Every one of these stories is a data engineering problem wearing ML clothing. The fix is almost never a better model; it is better pipelines, better contracts, and better observability on the data itself. The ML team that ignores this builds on sand. The one that invests in it builds a platform that makes the tenth model cheaper than the first.
The order of operations matters. We have seen teams buy a feature store before they had reliable daily pipelines. We have seen teams adopt a lakehouse before they could explain where their source-of-truth customer table lived. These are expensive inversions. Foundations go in first for a reason.
The ML team that ignores data engineering builds on sand. The one that invests in it builds a platform that makes the tenth model cheaper than the first.

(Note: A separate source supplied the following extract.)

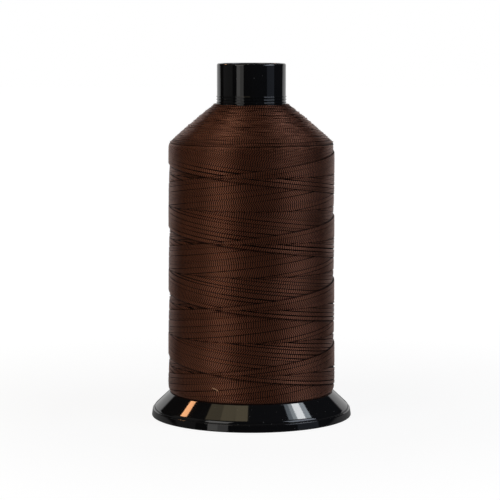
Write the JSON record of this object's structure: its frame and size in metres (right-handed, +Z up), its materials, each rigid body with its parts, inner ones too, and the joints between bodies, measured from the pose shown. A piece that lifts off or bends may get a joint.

The five-layer ML data stack
A production data stack for ML has five layers. Each one does a specific job. Each one can be simple or complex depending on scale, but none of them is optional.
1. Ingestion
Ingestion is how data arrives from source systems — application databases, event streams, SaaS APIs, file drops. The goals are reliability, idempotency, and appropriate freshness. Common choices: Fivetran, Airbyte, or Stitch for SaaS sources; Debezium or change-data-capture for operational databases; Kafka or managed equivalents for streams. For most mid-market teams, Fivetran plus a CDC tool covers 90% of the surface area with predictable cost.
2. Storage
Storage is where data lives after it arrives. This is almost always a warehouse (Snowflake, BigQuery, Redshift) or a lakehouse (Databricks, or an open combination like Iceberg plus Trino). The choice matters for cost, flexibility, and which teams you can hire. We cover the decision below.
3. Transformation
Transformation is where raw data becomes the clean, modelled tables that downstream analytics and ML consume. The clear winner in 2026 is dbt. A well-organized dbt project with staging, intermediate, and mart layers, plus a consistent naming convention, buys ML teams more velocity than any other single investment. If you are writing transformations as raw SQL scripts, migrate to dbt before doing anything else on this list.
4. Serving
Serving is how cleaned data reaches the places that use it: BI tools, notebooks, ML training jobs, and — when latency matters — online inference endpoints. For batch ML, the warehouse is usually sufficient. For real-time inference, you add a fast key-value store (Redis, DynamoDB, Bigtable) or a feature store that handles the online-offline split for you.
5. Observability
Observability is how you know the data is correct right now, not yesterday. This layer includes tests (dbt tests, Great Expectations, Soda), freshness checks, row count anomaly detection, schema drift alerts, and lineage. Tools like Monte Carlo, Metaplane, and Elementary do this well; so does a disciplined dbt project with aggressive test coverage. What matters is that a data incident is detected by the system, not by the data scientist debugging a model at 11 p.m.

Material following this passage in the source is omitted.